■ To be done
Restrict the output to the lines below starting at the one that contains "outward[i], lies_on_floor, draw)" and ending at the one that contains "obj.matrix_parent_inverse = Matrix.Identity(4)", and restate them word for word, both ends included.

■ Given information
....

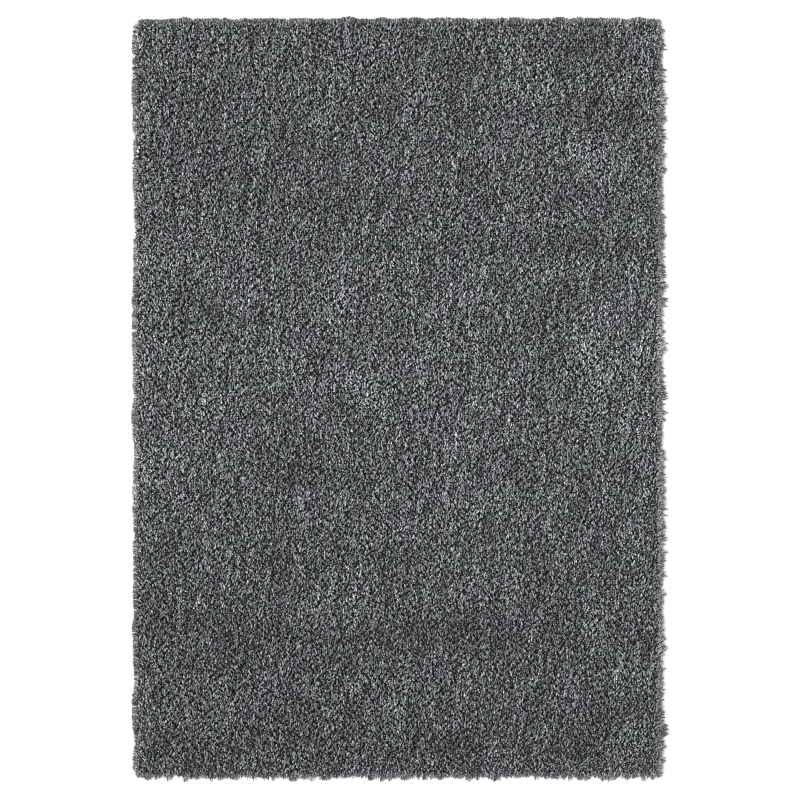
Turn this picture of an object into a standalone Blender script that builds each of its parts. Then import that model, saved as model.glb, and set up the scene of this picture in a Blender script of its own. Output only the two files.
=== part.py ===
"""Shag rug, 160 x 230 cm, lying flat: a woven ground cloth and the deep pile that stands on it.

Units are metres. +Z is up, +Y runs along the rug's length and the origin is on the floor, under
the middle of the rug. The pile is one lumpy slab whose rim is 298 tapered locks of yarn. Some of
them hang just clear of the floor, and the others lie on it.
"""

import math
import random

import bpy
from mathutils import Vector, geometry, noise

# The ground cloth: the size that the rug is sold by.
RUG_WIDTH = 1.600
RUG_LENGTH = 2.300
CLOTH_THICKNESS = 0.003
CORNER_RADIUS = 0.030
CLOTH_CORNER_STEPS = 6

# The pile. Heights are measured from the floor.
SEAT_GAP = 0.0003
PILE_TOP = 0.0275
SHOULDER_TOP = 0.0185
SHOULDER_WIDTH = 0.045
ROOT_OVERHANG = 0.005
LUMP_PITCH = 0.036
LUMP_JITTER = 0.32
# Wavelength and usual height of each size of lump in the pile's top.
LUMPS = ((0.420, 0.0010), (0.130, 0.0018), (0.066, 0.0020))

# The rim locks. Each starts from a stretch of the rim and is narrower at its middle, by a share
# of that stretch, and its tip leans along the rim.
LOCK_COUNT = 298
LOCK_PITCH_JITTER = 0.28
LOCK_REACH = 0.0088
LOCK_REACH_SPREAD = 0.0038
LOCK_MIDDLE = 0.52
LOCK_LEAN = 0.0075
LOCK_WAIST = (0.42, 0.66)
FLOOR_LOCK_SHARE = 0.55
# Lowest and highest point of a lock's middle, and its tip's height.
FLOOR_LOCK = (0.0000, 0.0058, 0.0000)
HANGING_LOCK = (0.0082, 0.0138, 0.0066)
RIM_WAVE = 0.0022
RIM_WAVELENGTH = 0.045
WALL_WAVE = 0.0012
RIM_SEED = 7

# Where the rim draws in between two clumps of locks, and where a clump stands out: the side, the
# place along it from the rug's middle, and how far the tips reach beyond the usual line.
RIM_CLUMPS = (
    ("left", 0.800, -0.0070),
    ("left", 0.500, -0.0060),
    ("left", 0.300, 0.0030),
    ("left", -0.345, 0.0040),
    ("left", -0.420, -0.0070),
    ("left", -0.960, 0.0038),
    ("left", -1.055, -0.0070),
    ("right", 0.980, -0.0080),
    ("right", 0.680, -0.0065),
    ("right", 0.015, -0.0060),
    ("right", -0.060, 0.0035),
    ("right", -0.185, 0.0042),
    ("right", -0.465, -0.0060),
    ("right", -0.595, -0.0075),
    ("right", -0.805, -0.0070),
    ("right", -0.950, -0.0085),
    ("top", -0.730, -0.0075),
    ("top", -0.505, -0.0060),
    ("bottom", -0.540, 0.0038),
    ("bottom", -0.475, -0.0050),
    ("bottom", -0.335, 0.0038),
    ("bottom", -0.140, -0.0060),
    ("bottom", 0.065, 0.0035),
    ("bottom", 0.405, -0.0065),
    ("bottom", 0.600, 0.0038),
)
CLUMP_WIDTH = 0.034

# Colours are linear, roughness is that of the fibre.
YARN_COLOUR = (0.100, 0.105, 0.108)
CLOTH_COLOUR = (0.300, 0.290, 0.270)


def clear_scene():
    for obj in list(bpy.data.objects):
        bpy.data.objects.remove(obj)


def fibre_material(name, colour, roughness):
    material = bpy.data.materials.new(name)
    material.use_nodes = True
    shader = material.node_tree.nodes["Principled BSDF"]
    shader.inputs["Base Color"].default_value = (*colour, 1.0)
    shader.inputs["Roughness"].default_value = roughness
    shader.inputs["Metallic"].default_value = 0.0
    return material


def mesh_object(name, points, faces, material):
    mesh = bpy.data.meshes.new(name)
    mesh.from_pydata(points, [], faces)
    mesh.materials.append(material)
    mesh.validate()
    obj = bpy.data.objects.new(name, mesh)
    bpy.context.scene.collection.objects.link(obj)
    return obj


def outline_at(distance, half_width, half_length, radius):
    """A point on a rectangle with round corners and its outward direction.

    The distance runs anticlockwise, seen from above, from the middle of the right-hand side.
    """
    straight_x = half_width - radius
    straight_y = half_length - radius
    quarter = math.pi / 2 * radius
    perimeter = 4 * (straight_x + straight_y + quarter)
    left = distance % perimeter
    runs = (
        (straight_y, (half_width, 0), (0, 1), (straight_x, straight_y), 0),
        (2 * straight_x, (straight_x, half_length), (-1, 0), (-straight_x, straight_y), 1),
        (2 * straight_y, (-half_width, straight_y), (0, -1), (-straight_x, -straight_y), 2),
        (2 * straight_x, (-straight_x, -half_length), (1, 0), (straight_x, -straight_y), 3),
        (straight_y, (half_width, -straight_y), (0, 1), None, 4),
    )
    for length, start, along, corner, quarter_turns in runs:
        if left <= length or corner is None:
            out = Vector((along[1], -along[0]))
            return Vector(start) + left * Vector(along), out
        left -= length
        if left <= quarter:
            angle = quarter_turns * math.pi / 2 + left / radius
            out = Vector((math.cos(angle), math.sin(angle)))
            return Vector(corner) + radius * out, out
        left -= quarter


def rim_length(half_width, half_length, radius):
    return 4 * (half_width + half_length - 2 * radius) + 2 * math.pi * radius


def distance_inside(x, y, half_width, half_length, radius):
    """How far a point lies inside a rectangle with round corners."""
    past_x = abs(x) - (half_width - radius)
    past_y = abs(y) - (half_length - radius)
    beyond = math.hypot(max(past_x, 0.0), max(past_y, 0.0))
    return radius - beyond - min(max(past_x, past_y), 0.0)


def smooth_step(share):
    share = min(max(share, 0.0), 1.0)
    return share * share * (3 - 2 * share)


def make_ground_cloth(material):
    """The flat cloth that the tufts are woven into, 3 mm thick, with its four round corners."""
    half_width, half_length = RUG_WIDTH / 2, RUG_LENGTH / 2
    corners = ((1, 1, 0), (-1, 1, 1), (-1, -1, 2), (1, -1, 3))
    ring = []
    for side_x, side_y, quarter_turns in corners:
        centre_x = side_x * (half_width - CORNER_RADIUS)
        centre_y = side_y * (half_length - CORNER_RADIUS)
        for step in range(CLOTH_CORNER_STEPS + 1):
            angle = (quarter_turns + step / CLOTH_CORNER_STEPS) * math.pi / 2
            ring.append(
                (centre_x + CORNER_RADIUS * math.cos(angle), centre_y + CORNER_RADIUS * math.sin(angle))
            )
    count = len(ring)
    points = [(x, y, 0.0) for x, y in ring] + [(x, y, CLOTH_THICKNESS) for x, y in ring]
    faces = [tuple(reversed(range(count))), tuple(range(count, 2 * count))]
    for i in range(count):
        after = (i + 1) % count
        faces.append((i, after, count + after, count + i))
    return mesh_object("ground_cloth", points, faces, material)


def lump_height(x, y):
    """How far the pile's top stands above or below its usual height at a place."""
    return sum(
        height * noise.noise(Vector((x / size, y / size, 10 * size)))
        for size, height in LUMPS
    ) * 2


def top_height(x, y, half_width, half_length, radius):
    """The pile's top: lumpy, and rounded down towards its rim."""
    inside = distance_inside(x, y, half_width, half_length, radius)
    shoulder = smooth_step(inside / SHOULDER_WIDTH)
    return SHOULDER_TOP + (PILE_TOP - SHOULDER_TOP) * shoulder + lump_height(x, y)


def lump_points(half_width, half_length, radius, draw):
    """Unevenly spaced places inside the rim for the points of the pile's top."""
    clear = 0.62 * LUMP_PITCH
    columns = round(2 * half_width / LUMP_PITCH)
    rows = round(2 * half_length / LUMP_PITCH)
    places = []
    for row in range(rows + 1):
        stagger = 0.5 * (row % 2)
        for column in range(columns + 1):
            x = -half_width + (column + stagger + LUMP_JITTER * draw.uniform(-1, 1)) * LUMP_PITCH
            y = -half_length + (row + LUMP_JITTER * draw.uniform(-1, 1)) * LUMP_PITCH
            if distance_inside(x, y, half_width, half_length, radius) > clear:
                places.append(Vector((x, y)))
    return places


def clump_reach(x, y):
    """How far the rim's clumps and notches carry the tips of the locks at a place."""
    half_width, half_length = RUG_WIDTH / 2, RUG_LENGTH / 2
    lines = {
        "left": (x < -half_width, y),
        "right": (x > half_width, y),
        "top": (y > half_length, x),
        "bottom": (y < -half_length, x),
    }
    reach = 0.0
    for side, place, extra in RIM_CLUMPS:
        on_side, along = lines[side]
        if on_side:
            reach += extra * math.exp(-(((along - place) / (CLUMP_WIDTH / 2)) ** 2))
    return reach


def rim_wave(place):
    """How far the rim's roots wander in or out of their line at a place."""
    return RIM_WAVE * noise.noise(Vector((place.x, place.y, 0)) / RIM_WAVELENGTH)


def lock_points(start, end, out, lies_on_floor, draw):
    """The four points round a lock's middle and its tip, outside the rim's stretch start to end."""
    low, high, tip_height = FLOOR_LOCK if lies_on_floor else HANGING_LOCK
    middle = (start + end) / 2
    along = (end - start) / 2
    spread = draw.uniform(-1, 1) * LOCK_REACH_SPREAD
    reach = LOCK_REACH + spread + clump_reach(middle.x, middle.y)
    lean = along.normalized() * draw.uniform(-1, 1) * LOCK_LEAN
    waist = along * draw.uniform(*LOCK_WAIST)
    centre = middle + out * reach * LOCK_MIDDLE + lean / 2
    tip = middle + out * reach + lean
    ring = [
        (*(centre - waist), low),
        (*(centre + waist), low),
        (*(centre + waist), high),
        (*(centre - waist), high),
    ]
    return ring, (*tip, tip_height)


def make_pile(material):
    """The pile, standing on the ground cloth: a lumpy slab whose side wall grows the rim locks."""
    half_width = RUG_WIDTH / 2 + ROOT_OVERHANG
    half_length = RUG_LENGTH / 2 + ROOT_OVERHANG
    radius = CORNER_RADIUS + ROOT_OVERHANG
    draw = random.Random(RIM_SEED)

    # The rim seen from above, one uneven stretch for each lock.
    step = rim_length(half_width, half_length, radius) / LOCK_COUNT
    rim, outward = [], []
    for i in range(LOCK_COUNT):
        distance = (i + LOCK_PITCH_JITTER * draw.uniform(-1, 1)) * step
        place, _ = outline_at(distance, half_width, half_length, radius)
        _, out = outline_at((i + 0.5) * step, half_width, half_length, radius)
        rim.append(place + rim_wave(place) * out)
        outward.append(out)

    # The top, triangulated between the rim and the lump points.
    inner = lump_points(half_width, half_length, radius, draw)
    flat, _, triangles, _, _, _ = geometry.delaunay_2d_cdt(
        rim + inner, [], [tuple(range(LOCK_COUNT))], 1, 1e-6
    )
    points = [
        (p.x, p.y, top_height(p.x, p.y, half_width, half_length, radius)) for p in flat
    ]
    faces = [tuple(triangle) for triangle in triangles]

    # The side wall has two bands, and the underside seats on the cloth.
    wall_low = CLOTH_THICKNESS + SEAT_GAP
    wall_middle = (wall_low + SHOULDER_TOP) / 2
    middle_start = len(points)
    points += [(p.x, p.y, wall_middle + WALL_WAVE * draw.uniform(-1, 1)) for p in rim]
    low_start = len(points)
    points += [(p.x, p.y, wall_low) for p in rim]
    faces.append(tuple(reversed(range(low_start, low_start + LOCK_COUNT))))

    for i in range(LOCK_COUNT):
        after = (i + 1) % LOCK_COUNT
        upper = (middle_start + i, middle_start + after, after, i)
        lower = (low_start + i, low_start + after, middle_start + after, middle_start + i)
        lies_on_floor = draw.random() < FLOOR_LOCK_SHARE
        root, plain = (lower, upper) if lies_on_floor else (upper, lower)
        faces.append(plain)

        ring, tip = lock_points(rim[i], rim[after], outward[i], lies_on_floor, draw)
        first = len(points)
        points += [*ring, tip]
        for corner in range(4):
            following = (corner + 1) % 4
            faces.append((root[corner], root[following], first + following, first + corner))
            faces.append((first + corner, first + following, first + 4))

    return mesh_object("shag_pile", points, faces, material)


def main():
    clear_scene()
    make_ground_cloth(fibre_material("woven_ground", CLOTH_COLOUR, 0.90))
    make_pile(fibre_material("pile_yarn", YARN_COLOUR, 0.85))


main()
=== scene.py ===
import math

import bpy
import numpy as np
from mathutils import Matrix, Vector, noise


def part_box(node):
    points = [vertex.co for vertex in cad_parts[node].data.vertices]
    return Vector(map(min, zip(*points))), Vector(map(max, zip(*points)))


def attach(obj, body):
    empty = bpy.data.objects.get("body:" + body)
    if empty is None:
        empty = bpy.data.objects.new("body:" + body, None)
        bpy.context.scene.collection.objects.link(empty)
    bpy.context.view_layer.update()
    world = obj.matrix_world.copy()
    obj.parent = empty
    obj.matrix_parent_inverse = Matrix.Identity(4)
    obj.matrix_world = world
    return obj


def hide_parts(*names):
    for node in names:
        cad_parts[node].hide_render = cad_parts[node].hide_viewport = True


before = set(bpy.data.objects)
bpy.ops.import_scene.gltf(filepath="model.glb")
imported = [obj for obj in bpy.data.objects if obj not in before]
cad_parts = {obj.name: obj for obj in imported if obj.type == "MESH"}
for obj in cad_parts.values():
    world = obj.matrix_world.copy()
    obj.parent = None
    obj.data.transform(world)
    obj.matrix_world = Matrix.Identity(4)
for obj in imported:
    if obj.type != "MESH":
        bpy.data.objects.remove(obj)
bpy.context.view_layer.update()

_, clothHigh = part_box("ground_cloth")

# A shag rug, lying on z = 0 with its length along Y. Sizes are in metres.
rugSize = {
    "halfWidth": clothHigh.x,
    "halfLength": clothHigh.y,
    "cornerRadius": 0.030,
    "clothThickness": clothHigh.z,
    "seatGap": 0.0003,           # between the ground cloth and the pile's roots
}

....

■ The completed task
        ring, tip = lock_points(rim[i], rim[after], outward[i], lies_on_floor, draw)
        first = len(points)
        points += [*ring, tip]
        for corner in range(4):
            following = (corner + 1) % 4
            faces.append((root[corner], root[following], first + following, first + corner))
            faces.append((first + corner, first + following, first + 4))

    return mesh_object("shag_pile", points, faces, material)


def main():
    clear_scene()
    make_ground_cloth(fibre_material("woven_ground", CLOTH_COLOUR, 0.90))
    make_pile(fibre_material("pile_yarn", YARN_COLOUR, 0.85))


main()
=== scene.py ===
import math

import bpy
import numpy as np
from mathutils import Matrix, Vector, noise


def part_box(node):
    points = [vertex.co for vertex in cad_parts[node].data.vertices]
    return Vector(map(min, zip(*points))), Vector(map(max, zip(*points)))


def attach(obj, body):
    empty = bpy.data.objects.get("body:" + body)
    if empty is None:
        empty = bpy.data.objects.new("body:" + body, None)
        bpy.context.scene.collection.objects.link(empty)
    bpy.context.view_layer.update()
    world = obj.matrix_world.copy()
    obj.parent = empty
    obj.matrix_parent_inverse = Matrix.Identity(4)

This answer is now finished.